Spearfish = Excellent

Took a few days off this week to visit Spearfish Canyon on the north side of South Dakota's Black Hills. What a place! This beautiful canyon has around 500 sport climbs on finger-friendly limestone, yet even though we climbed on a weekend in perfect temps we never saw more than two other parties at a crag. The cliffs form in long bands with intermittent sections of good rock, so you have to keep packing up and moving, but this was one of the few negatives at an otherwise superb destination, especially for the mid-grade (5.10 to 5.12) sport climber. (The other negatives were a smattering of poison ivy and some drilled pockets on the hardest route we did, making me suspect that other, harder routes might also be manufactured. Oh, and the grades are stiff, so this is no place to boost your ego.) The camping in Spearfish Canyon is pleasant and close by the crags, there were cold creeks for Enzo the wasserhund, and there's a small store and cafe in the center of the climbing.

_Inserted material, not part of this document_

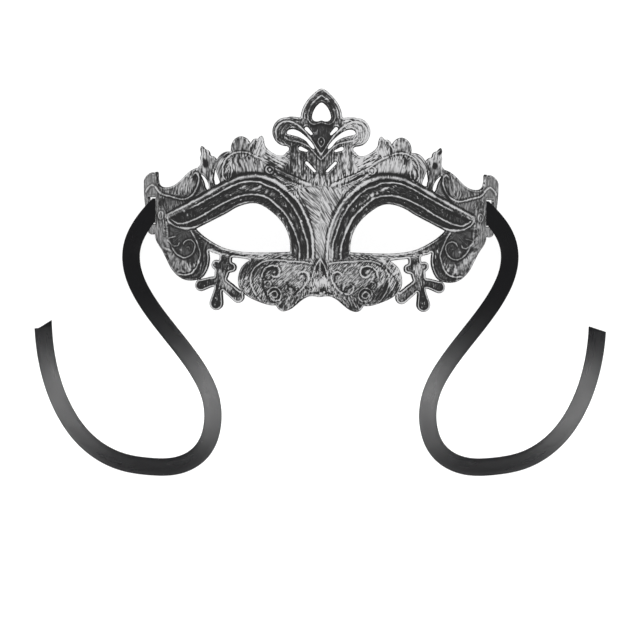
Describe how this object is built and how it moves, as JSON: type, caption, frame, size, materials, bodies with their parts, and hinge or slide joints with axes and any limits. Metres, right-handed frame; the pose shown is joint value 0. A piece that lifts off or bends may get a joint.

The Spearfish guidebook is five years old and has only about 60 percent of the routes in the canyon. On our final day, we followed a rumor to a shady cliff called Shadowlands that was not in the guide, and we found the best climbing we'd seen—a band of truly superb limestone with vertical to very overhanging routes and a mix of excellent pockets and Rifle-esque edge and sidepull climbing. If this cliff were a little taller (it averages about 50 feet), it would be famous. As it is, it was empty.